Determination Of Income When A Payor’s Income Fluctuates
Quiquero v. Quiquero, 2016 ONSC 6696
This recent decision from the Superior Court of Justice provides guidance for lawyers and future courts with respect to the determination of income when a payor’s income fluctuates. This case suggests that although many courts have chosen to average income to determine income for support purposes, material evidence which substantiates current income may be grounds to forego such averaging. This case provides a useful guide with regards to the jurisprudence in respect of income averaging.
The parties had a shared parenting arrangement in respect of the three children of their marriage, aging in range from 11 to 17.
The father is self-employed, and through the use of an expert report, determined that he previously earned an income of $59,000 in 2012, $84,000 in 2013, and $69,000 in 2014. Through a subsequent report, the father’s experts’ determined that his income in 2015 drastically reduced to $23,000.
The mother brought a motion that the father should pay child support for the children in accordance with his actual income from 2012 onwards, and based upon an imputed income for 2015 onwards. The mother’s position is that the drastic reduction in the father’s income was a red flag, and she submitted to the Court that his 2015 income should be imputed to an amount which is the averaging of his previous years. The father’s position was that ongoing support should be based upon his current income, and alternatively, if there was to be any averaging, such averaging should include his 2015 income.
In making its decision in this case, the Court undertook a thorough analysis of the case law in respect of averaging incomes. The Court highlights that prior to November 1, 2000, section 17(1) of the Federal Child Support Guidelines explicitly stated that a court may average income over three years when determining income for support purposes. However, the current version of the Guidelines does not explicitly state as such, and provides only that “the court may have regard to the spouse’s income over the last three years and determine an amount that is fair and reasonable in light of any pattern of income, fluctuation in income of receipt of non-recurring amount during those years”. The Court that this word grants discretionary authority to judges in determining income, but does not require the Court to average income.
Although courts are not required to average income, upon a review of the case law, the Court found that many courts have continued to use a three-year average, and in some cases, an average of even more years. However, the Court also noted multiple cases wherein it was held that averaging was not required.

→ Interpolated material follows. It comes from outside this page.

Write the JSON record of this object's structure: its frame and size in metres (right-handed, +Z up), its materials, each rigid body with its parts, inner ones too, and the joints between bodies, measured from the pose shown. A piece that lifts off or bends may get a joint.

The Court accepted the father’s submission that the best evidence available in respect of his income was that of the experts. As such, the Court found that the father ought to have paid support in accordance with his actual income from 2012 until December, 2014, including an order for the arrears of same. However, as the Court accepted the expert evidence with respect to the father’s income for 2012-2014, the Court found that it would be contradictory not to accept the expert evidence with respect to the father’s decreased 2015 income. As such, the Court ordered set off child-support as of January 2015, in accordance with the father’s decreased income of $23,000, and until such time as his actual income can be determined, spousal support was suspended, as the father no longer had the ability to pay.